A common conclusion that people make from charts like this is that foreclosures are the cause of falling home prices.

That's false. There may be a relationship between the two, but one doesn't necessarily cause the other.

Home prices fall when the supply of homes outweighs the demand for homes.

Yes, foreclosures can increase the amount of homes for sale in an area, but the demand-side of the equation is equally important as a predictor of home values.

Supply and Demand is the basis of all pricing.

Now, some parts of the housing demand equation are constant from season to season -- families outgrow their homes and move-up to larger ones; or desire a specific neighborhood in which to raise childen; or downsize into retirement.

Other parts of home demand, however, are elastic.

For example, when the economy is sluggish, the number of real estate investors tends to diminish, as does the number of people asked to move for job-related reasons.

This slows the influx of buyers to a region, city, or neighborhood and places downward pressure on home prices.

And falling Consumer Confidence impacts demand for homes, too.

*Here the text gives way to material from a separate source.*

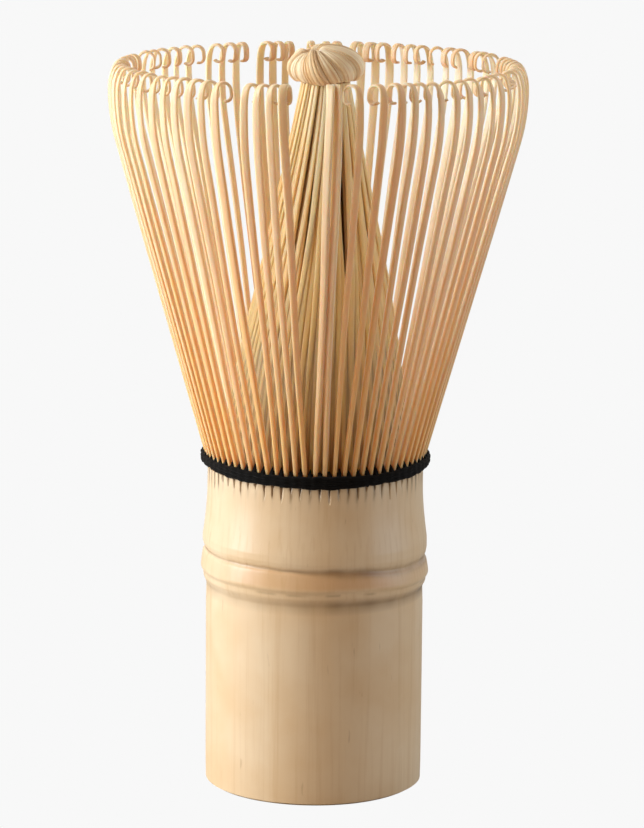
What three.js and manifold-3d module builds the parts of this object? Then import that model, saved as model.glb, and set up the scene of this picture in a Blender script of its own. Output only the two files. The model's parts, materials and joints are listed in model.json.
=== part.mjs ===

When Americans are dubious about their economic future, they tend to play it safe(r). Unsettled about financial prospects, homeowners will often choose stay in their current home versus buying a new one.

Nationwide, consumer confidence levels are their lowest levels since the early 1990s.

And lastly, demand for home is subject to elements of psychology. Some people simply don't like buying into a market they perceive to be falling. Ironically, that becomes a self-fulfilling prophecy and the market spirals lower.

Because of the perceived Cause-Effect relationship between foreclosures and home prices, people like to cite a foreclosure "statistic" that's really just an observation. The common belief is that for every foreclosure in a neighborhood, nearby home values lose 1 percent of their value.

This is untrue because there's no evidence that values fell because of the additional home supply. It's more likely related to the demand for homes. In other words, there may be a relationship between the defaulted mortgage loan and falling values, but it's definitely not a direct one.

Home values fall for the same reason that foreclosure levels rise -- there's not enough buyer demand to cause otherwise.